London is one of the most multi-culturally diverse cities in the world with over 300 languages spoken in our capital city. As an organisation that works hard to empower families to make choices around their child's care, our teams at Demelza support a variety of cultures, faiths and spiritual beliefs. We know every family is unique and do all we can to allow them the opportunity to honour their child according to their wishes at end of life. Demelza's Director of Care, Beth Ward, explains how we achieve this in a guest blog for our Bereavement Suite Appeal.
Background: Approximately half of families accessing Demelza South East London are from Black Asian Minority Ethnic (BAME) backgrounds, which is very much representative of the communities Demelza serves.
Demelza understands that a child’s death has a wide impact not just on their immediate family but socially and culturally, amid complicated cultural meaning. It is also important to understand that this is a time of tremendous vulnerability for families and it is so important to realise that ideas about death and dying are not universal across or within cultures.
Culture: Demelza understands that culture is fluid and not a fixed to a set of principles. Valuing and respecting cultural diversity is very important, it is about negotiating care and support when at least some beliefs, values and attitudes and experiences differ between families and Demelza’s teams.
It is important to value and respond to cultural difference, avoiding stereotyping and vital that families are asked for their views and preferences. Much of Demelza’s focus is on enhancing the team’s communication skills, rather than learning about cultures per say, and making sure, where possible, that families’ expressed wishes are respected and carried out.
By building an understanding and knowledge of families’ cultures, Demelza’s teams learn to value, promote and support cultural differences. It would be all too easy to impose personal beliefs on to families, expecting them to follow others’ practices.
To give an example, a mother, on realising that her baby was nearing death, carefully placed her on her bed and stepped away, rather than cuddling her and holding her close. Later she explained that in her culture it was important to let loved ones “leave freely”, without holding on and, by physically letting go, her spirit was free to leave peacefully. It would have been easy for Demelza’s Care Team to encourage this mother to cuddle her baby, which would have reflected individuals’ own views of a meaningful death and not necessarily in keeping with her mother’s beliefs.
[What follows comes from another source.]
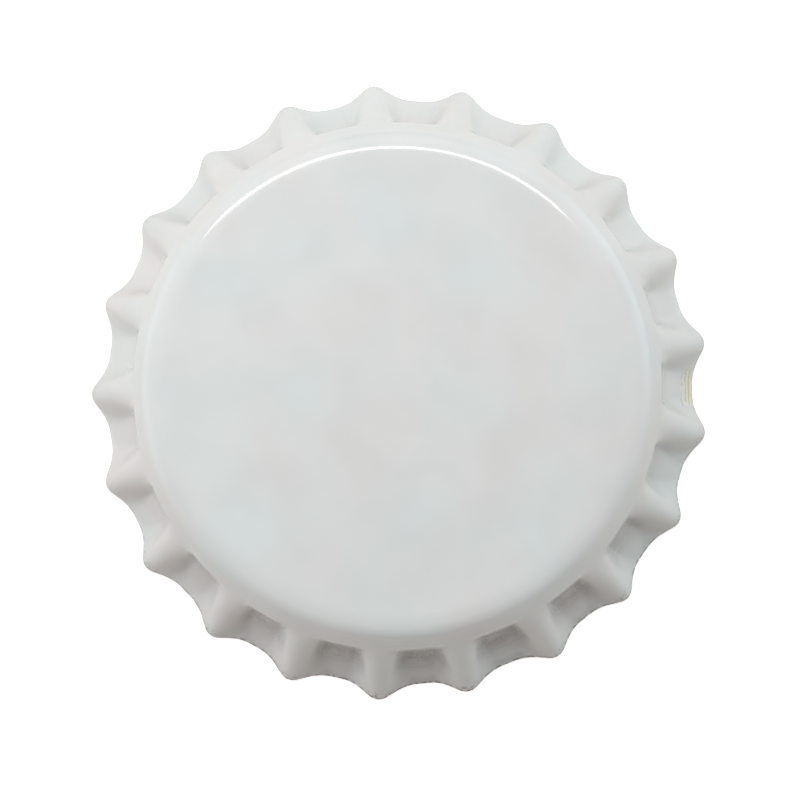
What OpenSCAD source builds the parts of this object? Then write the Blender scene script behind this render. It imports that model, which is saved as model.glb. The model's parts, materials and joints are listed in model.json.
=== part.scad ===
// Crown cap for a 26 mm bottle finish: a pressed sheet shell with 21 flutes
// and a moulded liner. Millimetres, +Z up. The cap stands on its rim at z = 0,
// with its axis on Z and the crest of one tooth on +X.

/* [Cap] */
// Height from the rim to the top of the panel
cap_h = 6; // [5.5:0.1:7.5]
// Inside diameter of the upright wall, which goes over the bottle's lip
bore_d = 26.75; // [22:0.05:32]
// Thickness of the sheet
sheet = 0.24; // [0.18:0.01:0.32]
// Outside radius of the shoulder between the panel and the wall
shoulder_r = 1.8; // [1.4:0.1:2.3]
// Length of the upright wall under the shoulder
wall_len = 0.9; // [0.4:0.1:1.1]

/* [Flutes] */
// Number of flutes round the skirt
flutes = 21; // [17:1:25]
// How far the valleys flare out past the wall, inside, at the rim
valley_out = 1.69; // [1.2:0.01:2.2]
// How far the teeth flare out past the wall, inside, at the rim
tooth_out = 2.48; // [2.2:0.01:3.2]
// Height of the tooth tips above the rim of the valleys
tooth_lift = 0.3; // [0:0.05:0.5]
// Width of a tooth, from foot to foot, where it grows out of the wall
tooth_root = 2.6; // [2:0.05:2.8]
// Inside radius of the crease between the wall and a valley's floor
crease_r = 0.5; // [0.3:0.05:0.8]
// Angle from upright at which a valley's floor leaves the crease, before it bows out
floor_lean = 6; // [4:1:14]
// Share of a tooth's side that is its round crest, at the wall
root_crest = 0.68; // [0.4:0.02:0.68]
// Share of a tooth's side that is its round foot, at the wall
root_foot = 0.25; // [0.2:0.05:0.3]
// Share of a tooth's side that is its round crest, at the rim
rim_crest = 0.14; // [0.1:0.01:0.15]
// Share of a tooth's side that is its round foot, at the rim
rim_foot = 0.84; // [0.6:0.02:0.84]
// Part of each valley that the two feet take up, at the rim
rim_valley = 0.95; // [0.8:0.05:1]

/* [Liner] */
// Thickness of the liner's middle
liner_t = 0.35; // [0.2:0.05:0.5]
// Thickness of the liner under the bottle's lip
land_t = 0.75; // [0.6:0.05:0.9]
// How far in from the wall the thin middle begins
land_in = 4.9; // [4.8:0.1:6]
// Radius of the two round sealing beads
bead_r = 0.3; // [0.2:0.05:0.4]
// How far in from the wall the inner bead lies
inner_bead_in = 4; // [3:0.1:4.4]
// How far in from the wall the outer bead lies
outer_bead_in = 1.3; // [1.2:0.1:2]
// Gap between the liner's edge and the shoulder's inside
liner_gap = 0.05; // [0.02:0.01:0.2]

/* [Hidden] */
$fn = 96;

bore_r = bore_d / 2;
ceiling = cap_h - sheet;             // underside of the panel
corner_x = bore_r + sheet - shoulder_r; // centre of the shoulder's round section
edge_x = corner_x - liner_gap;       // and of the liner's round edge
corner_z = cap_h - shoulder_r;
inner_r = shoulder_r - sheet;        // inside radius of the shoulder
lead_in = 60;                        // angle down the shoulder at which the teeth begin
knee_at = 0.45;                      // where a tooth bends, as a share of its length
seam_up = 0.14;                      // how far above that the turned top ends
seam_z = corner_z + inner_r * cos(lead_in) + seam_up;

// The meridian of a valley, on the inside of the sheet: shoulder, wall, crease and a
// floor that bows out to the rim.
wall_end = corner_z - wall_len;
crease_x = bore_r + crease_r;
function lerp(a, b, t) = a + (b - a) * t;
function clamp01(t) = max(0, min(1, t));
function deg(len, r) = len / r * 180 / PI;
function arc_len(r, angle) = r * angle * PI / 180;
function heading(angle) = [cos(angle), sin(angle)];

floor_top = [crease_x, wall_end] - crease_r * heading(floor_lean);
chord = [bore_r + valley_out, 0] - floor_top;
bow = atan2(chord[0], -chord[1]) - floor_lean;
floor_r = norm(chord) / (2 * sin(bow));
s_wall = arc_len(inner_r, 90 - lead_in);
s_crease = s_wall + wall_len;
s_floor = s_crease + arc_len(crease_r, floor_lean);
s_rim = s_floor + arc_len(floor_r, 2 * bow);

function valley(s) =
    s < s_wall ? [corner_x, corner_z] + inner_r * heading(90 - lead_in - deg(s, inner_r))
    : s < s_crease ? [bore_r, corner_z - (s - s_wall)]
    : s < s_floor ? [crease_x, wall_end] - crease_r * heading(deg(s - s_crease, crease_r))
    : floor_top + floor_r * (heading(floor_lean) - heading(floor_lean + deg(s - s_floor, floor_r)));

// The meridian of a tooth: it leaves the shoulder along the sheet and bends out to the tip.
tooth_start = valley(0);
tooth_end = [bore_r + tooth_out, tooth_lift];
tooth_knee = tooth_start + norm(tooth_end - tooth_start) * knee_at * [cos(lead_in), -sin(lead_in)];
function tooth(s) =
    let (u = s / s_rim)
    s < 0 ? valley(s)
    : (1 - u) * (1 - u) * tooth_start + 2 * u * (1 - u) * tooth_knee + u * u * tooth_end;

// Height of a tooth's side at x from its crest: a round crest, a straight flank and a
// round foot, all tangent. crest and root are shares of the largest radii that fit.
function flank(x, h, foot, crest, root) =
    let (both = (foot * foot + h * h) / (2 * h), rc = crest * both, rf = root * both,
         slope = atan2(h - rc - rf, foot) + asin((rc + rf) / norm([foot, h - rc - rf])),
         crest_end = rc * sin(slope), foot_start = foot - rf * sin(slope))
    x < crest_end ? h - rc + sqrt(rc * rc - x * x)
    : x < foot_start ? h - rc * (1 - cos(slope)) - (x - crest_end) * tan(slope)
    : x < foot ? rf - sqrt(rf * rf - (foot - x) * (foot - x))
    : 0;

// Share of the way from the valley to the tooth, at the angle a from the crest.
least_h = 0.001; // a tooth's height where it begins
spread = 2.2;    // how late the feet spread into the valley
function share(s, a) =
    let (v = valley(s), t = tooth(s),
         h = max(least_h, t[0] - v[0]),
         mid = (t[0] + v[0]) / 2,
         q = clamp01((s - s_crease) / (s_rim - s_crease)),
         foot = lerp(tooth_root / 2, rim_valley * mid * PI / flutes, pow(q, spread)),
         crest = lerp(root_crest, rim_crest, q),
         root = lerp(root_foot, rim_foot, q * q))
    flank(mid * abs(a) * PI / 180, h, foot, crest, root) / h;

function on_sheet(s, a, crown) =
    let (p = lerp(valley(s), tooth(s), share(s, a)))
    [p[0] * cos(crown + a), p[0] * sin(crown + a), p[1]];

function unit(v) = v / norm(v);
near_s = 0.004; // the two short steps over which the sheet's slope is taken
near_a = 0.02;
function outward(s, a, crown) =
    let (ds = on_sheet(s + near_s, a, crown) - on_sheet(s - near_s, a, crown),
         da = on_sheet(s, a + near_a, crown) - on_sheet(s, a - near_a, crown))
    unit(cross(ds, da));

// Stations down the sheet, and angles across a flute, closer together at the crest.
steps = 6;
crowd = 1.3;
floor_steps = 4;
stations = [0, s_wall * 0.5, s_wall, s_crease, s_floor,
            for (k = [1:floor_steps]) lerp(s_floor, s_rim, k / floor_steps)];
angles = [for (k = [0:flutes - 1], j = [-steps:steps - 1])
    [k * 360 / flutes, sign(j) * pow(abs(j) / steps, crowd) * 180 / flutes]];
n = len(angles);

bore_stock = 0.03; // left on the wall's inside for the bore to cut true
tongue = 0.2;      // how far the skirt reaches into the turned top
tongue_in = 0.03;  // and how much thinner it is there, on each side

function sheet_in(s) = s >= s_wall && s <= s_crease ? -bore_stock : 0;
skin_in = [for (s = stations, g = angles)
    let (p = on_sheet(s, g[1], g[0]), o = outward(s, g[1], g[0])) p + sheet_in(s) * o];
skin_out = [for (s = stations, g = angles)
    on_sheet(s, g[1], g[0]) + sheet * outward(s, g[1], g[0])];
tongue_in_pts = [for (g = angles)
    on_sheet(-tongue, g[1], g[0]) + tongue_in * outward(-tongue, g[1], g[0])];
tongue_out_pts = [for (g = angles)
    on_sheet(-tongue, g[1], g[0]) + (sheet - tongue_in) * outward(-tongue, g[1], g[0])];

module skirt() {
    rows = len(stations) + 1;
    points = concat(tongue_out_pts, skin_out, tongue_in_pts, skin_in);
    function at(side, row, col) = side * rows * n + row * n + col % n;
    outside = [for (r = [0:rows - 2], c = [0:n - 1])
        each [[at(0, r, c), at(0, r, c + 1), at(0, r + 1, c + 1)],
              [at(0, r, c), at(0, r + 1, c + 1), at(0, r + 1, c)]]];
    inside = [for (r = [0:rows - 2], c = [0:n - 1])
        each [[at(1, r, c), at(1, r + 1, c + 1), at(1, r, c + 1)],
              [at(1, r, c), at(1, r + 1, c), at(1, r + 1, c + 1)]]];
    ends = [for (c = [0:n - 1])
        each [[at(0, 0, c), at(1, 0, c), at(1, 0, c + 1)],
              [at(0, 0, c), at(1, 0, c + 1), at(0, 0, c + 1)],
              [at(0, rows - 1, c), at(0, rows - 1, c + 1), at(1, rows - 1, c + 1)],
              [at(0, rows - 1, c), at(1, rows - 1, c + 1), at(1, rows - 1, c)]]];
    polyhedron(points, concat(outside, inside, ends), convexity = 8);
}

module top() {
    rotate_extrude() {
        translate([0, ceiling]) square([corner_x, sheet]);
        intersection() {
            translate([corner_x, corner_z]) difference() {
                circle(shoulder_r);
                circle(inner_r);
            }
            translate([corner_x, seam_z]) square([shoulder_r, cap_h - seam_z]);
        }
    }
}

module shell() {
    color("#d8dad8")
        difference() {
            union() {
                top();
                skirt();
            }
            translate([0, 0, wall_end - wall_len]) cylinder(h = 2 * wall_len, r = bore_r);
        }
}

module liner() {
    land_z = ceiling - land_t;
    color("#cdd1cb")
        rotate_extrude() {
            difference() {
                intersection() {
                    translate([0, land_z]) square([bore_r, land_t]);
                    union() {
                        square([edge_x, ceiling]);
                        translate([edge_x, corner_z]) circle(inner_r);
                    }
                }
                translate([0, land_z]) square([bore_r - land_in, land_t - liner_t]);
            }
            for (x = [inner_bead_in, outer_bead_in])
                translate([bore_r - x, land_z]) circle(bead_r);
        }
}

shell();
liner();
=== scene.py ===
# %% [markdown]
# # A crown cap for a bottle
#
# The cap starts as a flat round blank of tinned steel, 0.24 mm thick, with white
# lacquer stoved on its outside and a gold varnish on its inside. One stroke of a
# press draws the flat panel and the round shoulder and folds the skirt into 21
# flutes. A soft sealing disc is then moulded under the panel. So there are two
# pieces: a shell of one sheet, and a liner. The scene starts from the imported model,
# which holds their real size and place.

# %% Load the frame
import json
import math
import random

import bmesh
import bpy
from mathutils import Matrix, Vector


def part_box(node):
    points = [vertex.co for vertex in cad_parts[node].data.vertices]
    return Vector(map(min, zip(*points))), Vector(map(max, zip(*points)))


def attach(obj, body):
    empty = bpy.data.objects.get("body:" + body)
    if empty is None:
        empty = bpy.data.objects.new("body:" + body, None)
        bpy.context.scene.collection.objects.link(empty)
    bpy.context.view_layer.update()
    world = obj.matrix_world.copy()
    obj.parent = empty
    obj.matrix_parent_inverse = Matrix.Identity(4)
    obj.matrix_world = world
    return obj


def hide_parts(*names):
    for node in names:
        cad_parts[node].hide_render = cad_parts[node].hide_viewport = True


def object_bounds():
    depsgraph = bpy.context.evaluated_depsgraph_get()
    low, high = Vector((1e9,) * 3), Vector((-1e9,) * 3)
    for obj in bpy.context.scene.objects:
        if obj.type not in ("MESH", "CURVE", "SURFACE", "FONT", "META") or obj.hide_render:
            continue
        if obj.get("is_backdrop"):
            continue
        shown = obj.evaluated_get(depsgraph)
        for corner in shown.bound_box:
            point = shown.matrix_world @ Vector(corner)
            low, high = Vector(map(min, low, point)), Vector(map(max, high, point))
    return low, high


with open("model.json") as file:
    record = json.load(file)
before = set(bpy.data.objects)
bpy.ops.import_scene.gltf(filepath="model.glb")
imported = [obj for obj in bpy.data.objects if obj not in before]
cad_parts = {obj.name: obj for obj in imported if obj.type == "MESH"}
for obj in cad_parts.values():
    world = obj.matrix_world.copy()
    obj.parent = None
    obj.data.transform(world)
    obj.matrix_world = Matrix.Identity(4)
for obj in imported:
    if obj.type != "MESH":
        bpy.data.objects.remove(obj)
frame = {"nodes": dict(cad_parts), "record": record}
cad_box = [list(corner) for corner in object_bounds()]
print("nodes:", sorted(frame["nodes"]))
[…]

When talking with families, it is essential to convey openness. Families rarely mind being asked about their faith or cultural practices around death. Choice is crucial. Spiritual faith and faith in God is of utmost importance to some families and Demelza works closely with local Faith Leaders to ensure that the child/young person’s spiritual needs are met.
Post Death Care: When considering cultural preferences, it is very important not to generalize, but most crucially ask families about their individual faiths and beliefs and how they would like to be involved in their child’s care after death.
For some, it is forbidden for parents to see their child once they have died and the responsibility of preparing the child’s body for burial or cremation is with the Elders within the families’ community. To give an example, one mother explained that it was forbidden for her to see her child after he had died, as if her tears were to fall on him, he would have an unhappy “afterlife”.
Opposing this, within some post death practices, it is very common to have a strong community presence, with a particularly high number of visitors, who may wish view the body of the child who has died, as a mark of respect. Irish Travelers and Romany Gipsy families will travel for miles to support a child who is end of life, ensuring that the child is never alone. With both cultures, there is a constant flow of visitors after death, who come to pay their respects to both the child and family.
Caring for the Whole Family: Some parents are separated or estranged, and it is clearly really important to work with both parents, ensuing that each have a private space to be with their child and say their ‘goodbyes’. This is often managed by carefully negotiating the timings of visits and being clear of the needs of both parties.
Occasionally, there may be conflict in what is shared with other family members, especially children. In this situation, it is important to respect families’ views, whilst maintaining honesty in communication. What Demelza aims to achieve is that parents, brothers and sisters and those who love the child find peace and build their story, continuing their lives with very positive memories of their child and, most importantly, with no regrets.